For the Node Instance log option the output will be comma delimited and the columns are as follows:

Operation: can be either NX (cumulative time spent processing rows), PR (time spent preparing), or PX (time spent pre-executing)
Filename: the job or sub-job filename
Node instance: the identifier of that node in the job that was executed
Time: elapsed time in milliseconds
Entries: number of times data entered the node

Here is an example of the Node Type profile log with column headers added for clarity:

OPERATION, NODE TYPE, TIME, ENTRIES
NX,SOURCE_ODBC,92,3277
PR,SOURCE_ODBC,14,1
PX,SOURCE_ODBC,1,1

Here is an example of the Node Instance profile log with column headers added for clarity:

OPERATION, FILENAME, NODE INSTANCE, TIME, ENTRIES
NX,LogJob.ddf,1,93,3277
PR,LogJob.ddf,1,14,1
PX,LogJob.ddf,1,1,1

The format of a node profile log lends itself to further analysis in your favorite spreadsheet or reporting application.
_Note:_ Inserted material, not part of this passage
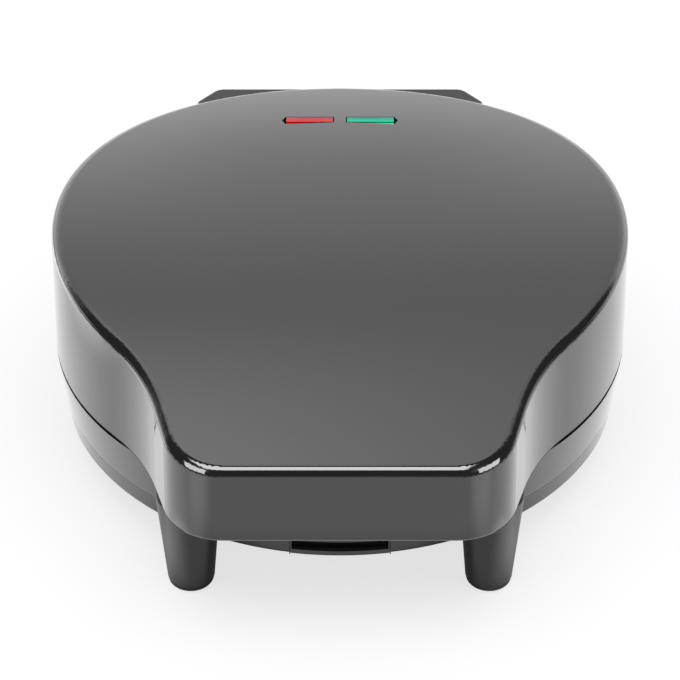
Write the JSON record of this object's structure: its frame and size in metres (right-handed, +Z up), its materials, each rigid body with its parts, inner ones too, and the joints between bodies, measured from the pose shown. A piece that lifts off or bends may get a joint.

Here we see the details of a node type profile log on the left with a pivot table and chart on the right linked to the data table on the left. The pivot table combines timings on modes of operation for each node to give a full picture of the time spent in each node type. The chart is linked to the pivot table and gives a graphical representation of the log data, allowing you to quickly see what types of nodes account for the bulk of the processing time in the associated job. In this example, it looks like someone needs to tune a database query judging by the time spent in parameterized query (ODBC_PARAM_QUERY) nodes.

Don’t Get Detoured

Getting the most out of your data management processes is a must. Enabling node profile logging makes it much easier to work through the steps of locating and correcting underperforming areas of your data management jobs. With some deft analysis and corrective rework of your data management process, you’ll notice a substantial increase in job performance. With improved processes, you’re well on your way to earning a much-deserved vacation to sunny Miami courtesy of the same manager whose project you just rescued.